Таким образом, на Балканах любому Русскому государству с любой столицей начиная с XVI в. будет просто физическим невозможно сбывать невест и добывать женихов. Карпато-Понто-Данубийский регион становится с этого времени именно что регионом, географическим понятием, эдаким восточноевропейским Сомали, с людьми безумно непростой судьбы и без роду-племени на «престоле».

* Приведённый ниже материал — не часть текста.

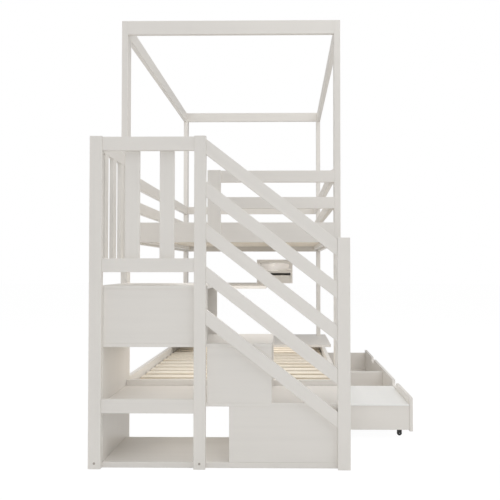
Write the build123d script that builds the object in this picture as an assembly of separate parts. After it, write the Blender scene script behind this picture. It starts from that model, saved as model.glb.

Польша… Совершенно особый и, как всегда, чрезвычайно неудобный для анализа из наших широт феномен. Кратко описать специфику возможных матримониальных отношений с Русским государством можно в следующих выражениях: низкая династическая взаимоприживаемость, прекращение Ягеллонской династии и начавшаяся вслед за этим «династическая неразбериха». Генрих Валуа, новый монарх, вынужденный обещать и ставить подписи на всевозможных программных документах молодой «шляхетской демократии», протерпел менее полутора лет и бежал назад во Францию, где ему открылись более широкие перспективы. Следующий монарх — Стефан Баторий — тоже оказался (в конечном итоге) монархом без династии. Привлекательность подобных фигур на рынке женихов и невест весьма невысока, так как будущее этих монархов (о будущем страны мы тут принципиально не говорим!) туманно, плюс ко всему избранные короли часто садятся на трон с уже найденной спутницей жизни, в отличие от всяких королевичей и принцев, которым невесты и подбираются в большинстве случаев. Так что на очень короткий период в начале 1570-х Речь Посполитая как будто бы укладывается в типичный паттерн восточноевропейской «монархии в разладе». К моменту воцарения Сигизмунда III (положившего начало более-менее прочному династическому проекту в РП: короли из дома Ваза правили чуть ли не до 70-х гг. XVII в.) отношения между Москвой и Краковом были сильно испорчены, так что даже наметившаяся династическая устойчивость потенциальных польских женихов большой роли не играла. Да еще и конфессионализация плюс фатальные процессы, проходящие в теле православной общины РП (потеря влияния этой группой, если не сказать чего покрепче). Таким образом, любая наша альтернатива Москве имела бы проблемы на рынке невест Речи Посполитой, однако и интересные варианты тут уже просматриваются.
Миттльойропа — самый перспективный рынок невест и женихов, он-то и был использован в XVIII–XIX вв. Российской империей в качестве основного (причём не одной только Россией, но и той же Британией). И тот факт, что Россия в нашей истории на 2–3 поколения оказались фактически от этого региона оторвана, объясняется, конечно же, частично кризисом в диалоге России с Рейхом. А частично — Смутой и её последствиями, культурными и сугубо династическими. У Михаила Фёдоровича к моменту воцарения не было ни братьев, ни сестёр, сватать даже при большом желании было попросту некого, кроме себя, любимого. Но разрыв связей объясняется еще и тотальной войной в Центральной Европе в 1618–1648 гг. Тем не менее от серии драматических помолвок царевны Ксении Борисовны (конец XVI столетия; шведы, австрийцы, датчане) до начала переговоров о браке Ирины Михайловны (переговоры со всё теми же датчанами сорвались, но все же) — около полувека, так что династическая изоляция была не столь глубока, как может показаться.